Following the introduction of the European Union (Deposit Guarantee Schemes) Regulations 2015 (S.I. No. 516 of 2015), new funding arrangements, requiring the DGS to reach a target fund level of 0.8% of covered deposits by 2024 were introduced resulting in the establishment of the DGS Contributory Fund in 2016. A risk-based methodology, in line with European Banking Authority (EBA) guidelines, is employed to calculate annual contributions for each institution based on their degree of risk and level of covered deposits. The DGS fund currently stands at €157.3 million - the total contribution to the fund by credit unions to date is €25.7 million. The total drawdowns on the fund in each of the last five years are as follows:

2017: €39.8 million (Charleville Credit Union Limited)* - returns from liquidation not yet received but will be repaid to the DGS Contributory Fund.

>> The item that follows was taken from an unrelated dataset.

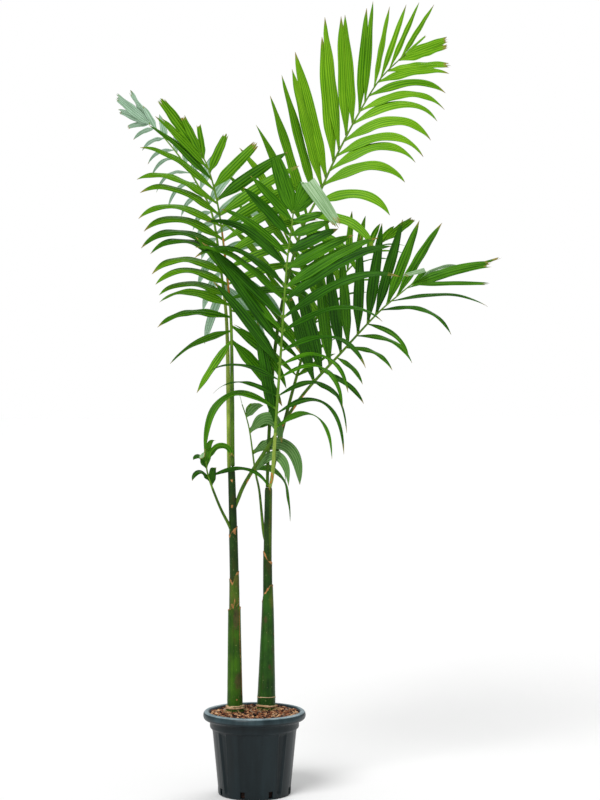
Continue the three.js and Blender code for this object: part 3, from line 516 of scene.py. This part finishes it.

2016: €22.8 million (Rush Credit Union Limited)* of which €15 million returns from liquidation to date has been repaid to the credit institutions in proportion to the amount which they contributed to the payout.

2015: nil

2014: €11.0 million (Berehaven Credit Union Limited)* of which €8.6 million returns from liquidation has been repaid to the credit institutions in proportion to the amount which they contributed to the payout.

2013: nil

* Includes small value payments issued in subsequent years in relation to these payout events.